Sterling dives to a 10-month low
THE POUND has sunk to its weakest level since early last year, with analysts fearful that it could crash even further in the coming days.
Sterling touched €1.1875 during yesterday’s trading, its weakest print against the euro since the middle of March 2012. It has plummeted from a peak of around €1.29 last summer.
Against the greenback, the pound neared $1.58, down from $1.63 at the start of this year.
A weaker pound is likely to stoke inflation in the UK, with the official consumer prices index (CPI) still stuck at 2.7 per cent. CPI has remained above the Bank of England’s two per cent target for 37 straight months.
The government’s mammoth debt pile and stubbornly high annual deficit are believed to be partly to blame, along with the UK economy’s persistently sluggish levels of growth.
On Friday the Office for National Statistics will publish its first estimate of Britain’s GDP in the fourth quarter of 2012. Any contraction in GDP – which could signal the start of a technical triple-dip recession – would put more downward pressure on sterling, analysts say.
“Sterling is down 20 per cent since 2007 on a trade weighted basis but this has done little for export growth,” commented Louise Cooper, founder of Cooper City.
“A sterling crisis that does little for exports, imports inflation and results in few international buyers for our government debt – gilts – would be the worst of all worlds,” she warned.

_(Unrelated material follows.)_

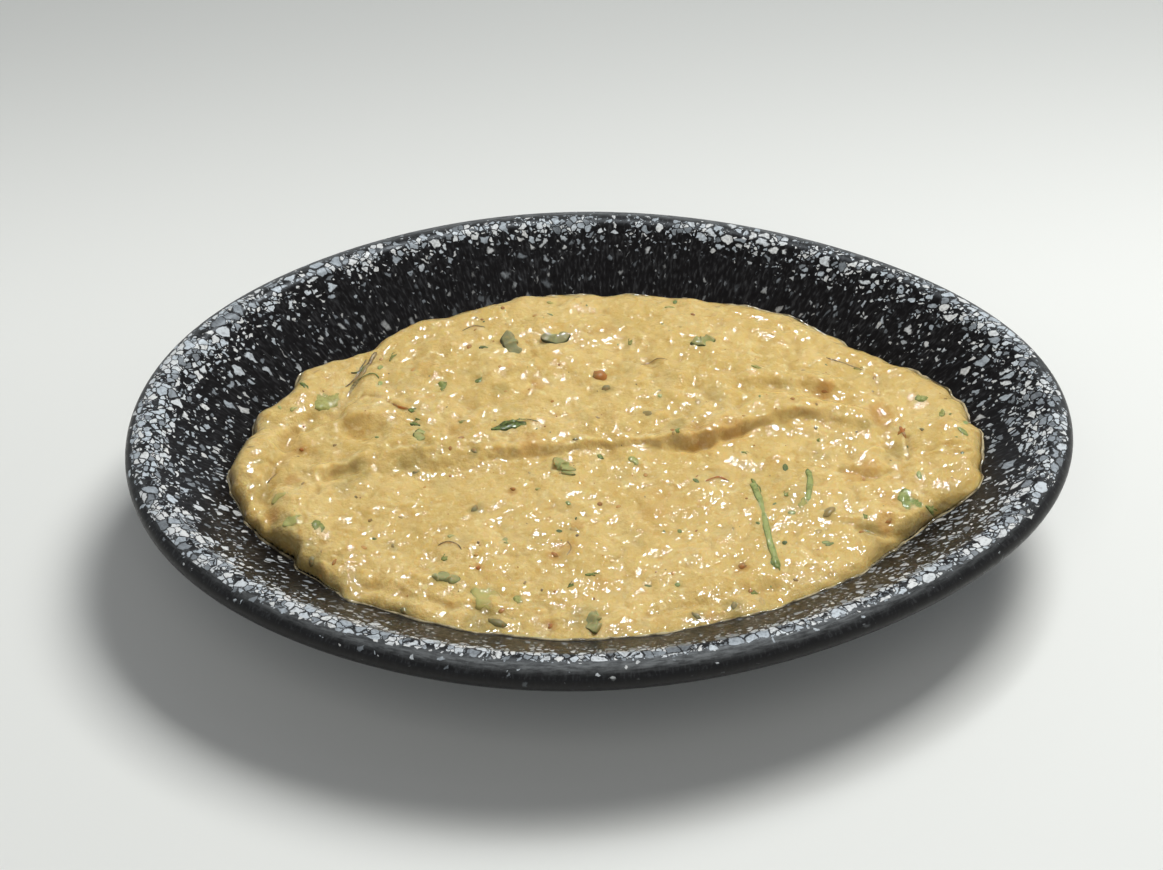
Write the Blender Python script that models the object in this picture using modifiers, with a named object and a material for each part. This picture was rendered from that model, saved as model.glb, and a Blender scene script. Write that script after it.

The latest public borrowing figures will be published this morning.
“In the last six months gilts have gone from yielding 1.5 per cent to over two per cent. So even though gilt prices are heavily manipulated through the [Bank of England’s] extensive quantitative easing programme, there are signs that lending to the UK state is less popular than before.”
Former Bank of England official Andrew Sentance last night hit out at the UK’s “benign neglect of sterling.”
“The Bank governor talks down the pound – if the markets see that as the view of the authorities, then they need good reasons to bet against it. And they don’t have good reasons at the moment,” Sentance told City A.M.
“It’ll take stronger growth and lower inflation [for the pound to recover] and it doesn’t look like we’re going to get that,” he added.